■ Material
○ ○ ○ ○ ○
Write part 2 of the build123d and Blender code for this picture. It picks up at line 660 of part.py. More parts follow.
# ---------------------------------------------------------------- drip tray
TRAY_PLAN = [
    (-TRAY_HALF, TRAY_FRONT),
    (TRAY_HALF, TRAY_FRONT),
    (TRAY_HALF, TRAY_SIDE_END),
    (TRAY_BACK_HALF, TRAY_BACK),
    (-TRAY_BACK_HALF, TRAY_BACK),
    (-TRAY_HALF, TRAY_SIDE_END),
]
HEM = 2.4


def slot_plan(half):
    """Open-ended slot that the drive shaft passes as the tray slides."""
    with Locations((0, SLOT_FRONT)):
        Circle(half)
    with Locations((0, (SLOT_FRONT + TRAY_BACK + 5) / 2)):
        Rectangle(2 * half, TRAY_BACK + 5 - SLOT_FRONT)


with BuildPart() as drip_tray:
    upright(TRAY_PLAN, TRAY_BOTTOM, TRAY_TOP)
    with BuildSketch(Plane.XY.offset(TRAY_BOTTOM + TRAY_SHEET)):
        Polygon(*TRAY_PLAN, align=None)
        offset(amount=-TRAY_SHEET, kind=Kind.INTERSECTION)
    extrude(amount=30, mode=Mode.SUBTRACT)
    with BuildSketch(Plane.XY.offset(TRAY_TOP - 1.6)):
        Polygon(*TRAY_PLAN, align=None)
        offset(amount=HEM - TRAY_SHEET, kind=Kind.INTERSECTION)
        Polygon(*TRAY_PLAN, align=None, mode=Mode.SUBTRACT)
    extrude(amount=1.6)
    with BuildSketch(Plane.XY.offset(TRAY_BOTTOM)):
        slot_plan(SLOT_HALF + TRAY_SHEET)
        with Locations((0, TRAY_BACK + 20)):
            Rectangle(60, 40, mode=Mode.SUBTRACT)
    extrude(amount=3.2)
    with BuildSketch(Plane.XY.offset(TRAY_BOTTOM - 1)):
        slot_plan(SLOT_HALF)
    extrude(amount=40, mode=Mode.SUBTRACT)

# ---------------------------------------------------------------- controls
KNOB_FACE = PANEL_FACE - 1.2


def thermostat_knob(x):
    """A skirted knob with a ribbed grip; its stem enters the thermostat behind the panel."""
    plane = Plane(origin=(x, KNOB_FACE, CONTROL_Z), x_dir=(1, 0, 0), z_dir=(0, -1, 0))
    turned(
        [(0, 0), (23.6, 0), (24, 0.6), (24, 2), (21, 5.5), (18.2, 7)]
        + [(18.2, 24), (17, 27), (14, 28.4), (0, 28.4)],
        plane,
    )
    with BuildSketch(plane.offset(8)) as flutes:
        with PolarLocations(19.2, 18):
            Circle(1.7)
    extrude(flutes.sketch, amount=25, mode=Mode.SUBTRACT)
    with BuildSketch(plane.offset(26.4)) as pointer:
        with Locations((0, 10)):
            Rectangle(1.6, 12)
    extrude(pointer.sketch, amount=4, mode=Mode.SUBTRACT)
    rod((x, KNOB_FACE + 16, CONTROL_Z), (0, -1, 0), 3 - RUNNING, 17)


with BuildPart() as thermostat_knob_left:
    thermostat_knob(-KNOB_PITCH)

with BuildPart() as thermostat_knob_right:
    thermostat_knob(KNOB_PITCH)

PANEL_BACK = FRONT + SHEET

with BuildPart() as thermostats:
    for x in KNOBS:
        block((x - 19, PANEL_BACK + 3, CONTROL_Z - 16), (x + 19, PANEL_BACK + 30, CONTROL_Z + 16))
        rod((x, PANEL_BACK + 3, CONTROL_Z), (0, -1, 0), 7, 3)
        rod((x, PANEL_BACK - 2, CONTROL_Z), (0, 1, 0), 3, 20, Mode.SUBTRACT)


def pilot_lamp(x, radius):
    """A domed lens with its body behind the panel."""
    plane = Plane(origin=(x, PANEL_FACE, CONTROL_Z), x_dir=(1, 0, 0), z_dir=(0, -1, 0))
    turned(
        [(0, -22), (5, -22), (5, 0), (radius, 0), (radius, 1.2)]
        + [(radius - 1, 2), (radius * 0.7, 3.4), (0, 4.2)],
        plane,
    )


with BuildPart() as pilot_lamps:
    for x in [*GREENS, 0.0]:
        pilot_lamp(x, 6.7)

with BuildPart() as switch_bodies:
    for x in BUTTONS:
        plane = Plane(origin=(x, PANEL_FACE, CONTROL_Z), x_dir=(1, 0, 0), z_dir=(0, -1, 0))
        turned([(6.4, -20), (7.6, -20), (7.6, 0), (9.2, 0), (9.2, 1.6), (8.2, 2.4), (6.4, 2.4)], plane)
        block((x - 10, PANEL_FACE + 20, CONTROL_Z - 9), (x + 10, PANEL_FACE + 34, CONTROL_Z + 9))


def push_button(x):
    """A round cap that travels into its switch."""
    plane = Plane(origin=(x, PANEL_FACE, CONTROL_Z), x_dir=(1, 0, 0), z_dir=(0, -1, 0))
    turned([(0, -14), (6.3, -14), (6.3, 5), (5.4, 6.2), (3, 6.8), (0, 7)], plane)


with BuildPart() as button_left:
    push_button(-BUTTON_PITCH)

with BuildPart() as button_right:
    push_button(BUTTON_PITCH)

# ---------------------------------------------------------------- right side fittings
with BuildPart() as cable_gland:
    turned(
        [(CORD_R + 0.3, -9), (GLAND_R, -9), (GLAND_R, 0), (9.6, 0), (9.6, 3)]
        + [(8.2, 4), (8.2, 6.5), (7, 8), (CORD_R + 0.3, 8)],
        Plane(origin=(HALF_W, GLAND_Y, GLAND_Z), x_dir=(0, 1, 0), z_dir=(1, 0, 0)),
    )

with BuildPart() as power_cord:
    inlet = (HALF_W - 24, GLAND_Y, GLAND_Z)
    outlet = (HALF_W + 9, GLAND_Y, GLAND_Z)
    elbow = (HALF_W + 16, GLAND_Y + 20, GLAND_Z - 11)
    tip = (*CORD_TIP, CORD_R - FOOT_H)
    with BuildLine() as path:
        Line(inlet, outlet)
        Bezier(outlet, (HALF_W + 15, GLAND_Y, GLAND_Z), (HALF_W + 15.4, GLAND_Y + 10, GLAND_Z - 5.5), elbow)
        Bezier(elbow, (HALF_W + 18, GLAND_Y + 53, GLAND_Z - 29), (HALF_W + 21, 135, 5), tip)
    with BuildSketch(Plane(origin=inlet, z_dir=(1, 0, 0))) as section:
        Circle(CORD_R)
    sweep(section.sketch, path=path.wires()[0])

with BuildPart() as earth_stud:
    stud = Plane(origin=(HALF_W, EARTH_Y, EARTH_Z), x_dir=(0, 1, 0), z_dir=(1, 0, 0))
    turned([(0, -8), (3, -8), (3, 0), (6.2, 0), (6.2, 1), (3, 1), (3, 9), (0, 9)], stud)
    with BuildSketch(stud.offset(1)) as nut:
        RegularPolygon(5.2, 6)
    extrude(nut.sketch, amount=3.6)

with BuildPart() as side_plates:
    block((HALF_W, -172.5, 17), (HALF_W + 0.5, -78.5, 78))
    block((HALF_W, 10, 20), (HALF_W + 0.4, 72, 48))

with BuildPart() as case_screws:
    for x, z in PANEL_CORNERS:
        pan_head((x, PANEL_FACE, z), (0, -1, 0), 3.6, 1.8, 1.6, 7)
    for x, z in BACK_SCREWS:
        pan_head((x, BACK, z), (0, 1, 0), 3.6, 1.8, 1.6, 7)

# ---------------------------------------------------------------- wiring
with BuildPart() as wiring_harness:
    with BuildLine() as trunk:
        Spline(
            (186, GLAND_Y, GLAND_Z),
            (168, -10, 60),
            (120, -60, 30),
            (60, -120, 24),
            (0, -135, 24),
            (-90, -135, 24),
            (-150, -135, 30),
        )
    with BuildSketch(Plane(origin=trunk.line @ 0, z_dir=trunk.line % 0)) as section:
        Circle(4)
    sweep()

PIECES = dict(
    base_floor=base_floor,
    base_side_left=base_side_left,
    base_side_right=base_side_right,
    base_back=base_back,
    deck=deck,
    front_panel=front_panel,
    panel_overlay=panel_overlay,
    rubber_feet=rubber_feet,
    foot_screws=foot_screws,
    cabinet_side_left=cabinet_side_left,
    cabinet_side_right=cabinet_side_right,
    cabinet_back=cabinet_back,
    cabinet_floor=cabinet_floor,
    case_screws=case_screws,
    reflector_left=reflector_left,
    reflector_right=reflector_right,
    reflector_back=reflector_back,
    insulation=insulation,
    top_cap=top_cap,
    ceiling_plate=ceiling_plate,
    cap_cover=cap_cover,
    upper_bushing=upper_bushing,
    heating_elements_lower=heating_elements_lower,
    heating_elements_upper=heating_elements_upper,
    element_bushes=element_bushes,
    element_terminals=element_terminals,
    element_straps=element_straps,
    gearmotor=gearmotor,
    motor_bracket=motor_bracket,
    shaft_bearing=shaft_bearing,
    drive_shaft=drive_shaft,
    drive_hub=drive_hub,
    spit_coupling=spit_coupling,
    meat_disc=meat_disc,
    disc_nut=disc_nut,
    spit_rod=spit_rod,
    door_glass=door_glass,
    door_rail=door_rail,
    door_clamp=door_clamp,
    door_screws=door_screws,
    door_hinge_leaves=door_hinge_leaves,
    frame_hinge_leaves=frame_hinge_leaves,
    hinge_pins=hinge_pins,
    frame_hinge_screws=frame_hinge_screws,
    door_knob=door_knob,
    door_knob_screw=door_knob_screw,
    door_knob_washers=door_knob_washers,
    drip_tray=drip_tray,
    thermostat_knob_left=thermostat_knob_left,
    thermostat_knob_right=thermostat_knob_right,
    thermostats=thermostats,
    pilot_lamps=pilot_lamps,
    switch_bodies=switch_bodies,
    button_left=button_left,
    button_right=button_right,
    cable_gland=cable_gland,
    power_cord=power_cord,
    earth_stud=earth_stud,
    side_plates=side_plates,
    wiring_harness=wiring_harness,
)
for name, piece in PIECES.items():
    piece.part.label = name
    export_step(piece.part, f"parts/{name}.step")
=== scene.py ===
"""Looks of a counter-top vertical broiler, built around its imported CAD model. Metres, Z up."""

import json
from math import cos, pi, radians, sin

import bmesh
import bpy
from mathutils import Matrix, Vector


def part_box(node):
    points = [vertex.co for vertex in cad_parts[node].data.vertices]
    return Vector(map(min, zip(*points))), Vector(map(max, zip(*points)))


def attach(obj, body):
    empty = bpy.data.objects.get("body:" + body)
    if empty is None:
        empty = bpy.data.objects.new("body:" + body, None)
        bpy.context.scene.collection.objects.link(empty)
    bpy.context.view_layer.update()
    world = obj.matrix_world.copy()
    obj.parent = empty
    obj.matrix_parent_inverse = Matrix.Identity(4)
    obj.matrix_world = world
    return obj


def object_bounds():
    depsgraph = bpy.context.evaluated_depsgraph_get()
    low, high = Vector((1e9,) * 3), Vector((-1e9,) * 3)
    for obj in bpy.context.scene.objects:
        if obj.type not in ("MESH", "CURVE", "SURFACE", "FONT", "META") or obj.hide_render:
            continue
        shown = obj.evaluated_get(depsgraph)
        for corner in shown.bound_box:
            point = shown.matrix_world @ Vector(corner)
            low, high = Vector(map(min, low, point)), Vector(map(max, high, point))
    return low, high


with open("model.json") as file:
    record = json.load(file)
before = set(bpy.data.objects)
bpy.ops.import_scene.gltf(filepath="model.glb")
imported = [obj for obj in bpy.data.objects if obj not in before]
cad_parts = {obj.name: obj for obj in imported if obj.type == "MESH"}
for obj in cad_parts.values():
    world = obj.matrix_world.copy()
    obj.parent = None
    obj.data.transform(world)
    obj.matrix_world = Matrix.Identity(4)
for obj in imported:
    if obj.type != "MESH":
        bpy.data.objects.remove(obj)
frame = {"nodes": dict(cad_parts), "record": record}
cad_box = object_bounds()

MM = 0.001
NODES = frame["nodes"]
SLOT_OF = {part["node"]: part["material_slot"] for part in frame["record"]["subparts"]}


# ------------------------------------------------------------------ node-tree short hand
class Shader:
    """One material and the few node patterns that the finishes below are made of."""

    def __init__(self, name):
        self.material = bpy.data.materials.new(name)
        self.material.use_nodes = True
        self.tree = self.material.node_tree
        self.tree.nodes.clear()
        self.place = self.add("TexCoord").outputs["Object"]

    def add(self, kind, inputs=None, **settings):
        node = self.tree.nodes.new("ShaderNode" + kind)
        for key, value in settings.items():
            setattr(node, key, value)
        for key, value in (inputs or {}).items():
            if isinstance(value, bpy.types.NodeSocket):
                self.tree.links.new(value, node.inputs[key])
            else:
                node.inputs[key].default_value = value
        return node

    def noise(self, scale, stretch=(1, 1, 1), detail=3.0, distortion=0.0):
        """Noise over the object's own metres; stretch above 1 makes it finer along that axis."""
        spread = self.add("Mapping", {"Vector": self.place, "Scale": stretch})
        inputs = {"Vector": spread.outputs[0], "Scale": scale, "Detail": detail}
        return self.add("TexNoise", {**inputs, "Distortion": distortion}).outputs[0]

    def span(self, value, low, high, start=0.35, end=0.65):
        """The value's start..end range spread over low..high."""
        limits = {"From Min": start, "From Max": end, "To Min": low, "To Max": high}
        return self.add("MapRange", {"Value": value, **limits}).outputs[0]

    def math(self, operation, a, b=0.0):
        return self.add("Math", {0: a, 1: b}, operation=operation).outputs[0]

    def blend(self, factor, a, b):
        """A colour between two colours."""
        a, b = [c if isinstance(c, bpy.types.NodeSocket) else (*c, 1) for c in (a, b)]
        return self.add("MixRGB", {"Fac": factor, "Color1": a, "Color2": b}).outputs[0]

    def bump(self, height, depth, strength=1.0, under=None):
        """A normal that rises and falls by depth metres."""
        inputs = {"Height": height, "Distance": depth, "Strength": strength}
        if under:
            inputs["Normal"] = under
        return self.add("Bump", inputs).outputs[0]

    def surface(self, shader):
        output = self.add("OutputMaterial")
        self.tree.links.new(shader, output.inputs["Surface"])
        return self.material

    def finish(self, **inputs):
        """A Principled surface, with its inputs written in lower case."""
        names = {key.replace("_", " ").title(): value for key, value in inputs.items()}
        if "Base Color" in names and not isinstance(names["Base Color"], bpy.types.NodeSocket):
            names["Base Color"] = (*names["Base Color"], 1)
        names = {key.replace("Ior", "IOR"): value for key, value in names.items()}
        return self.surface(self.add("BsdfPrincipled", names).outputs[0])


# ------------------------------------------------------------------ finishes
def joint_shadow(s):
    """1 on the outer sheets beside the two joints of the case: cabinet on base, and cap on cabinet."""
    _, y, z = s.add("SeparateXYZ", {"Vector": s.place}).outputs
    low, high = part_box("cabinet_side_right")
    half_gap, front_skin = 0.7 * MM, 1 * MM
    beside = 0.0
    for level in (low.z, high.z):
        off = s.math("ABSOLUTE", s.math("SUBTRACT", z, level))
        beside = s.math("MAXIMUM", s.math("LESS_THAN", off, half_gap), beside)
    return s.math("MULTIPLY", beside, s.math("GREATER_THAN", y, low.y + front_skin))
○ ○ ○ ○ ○
■ Stated exercise
Show, from the material above, each line that includes the string "data".

■ Answer to the exercise
    points = [vertex.co for vertex in cad_parts[node].data.vertices]
    empty = bpy.data.objects.get("body:" + body)
        empty = bpy.data.objects.new("body:" + body, None)
before = set(bpy.data.objects)
imported = [obj for obj in bpy.data.objects if obj not in before]
    obj.data.transform(world)
        bpy.data.objects.remove(obj)
        self.material = bpy.data.materials.new(name)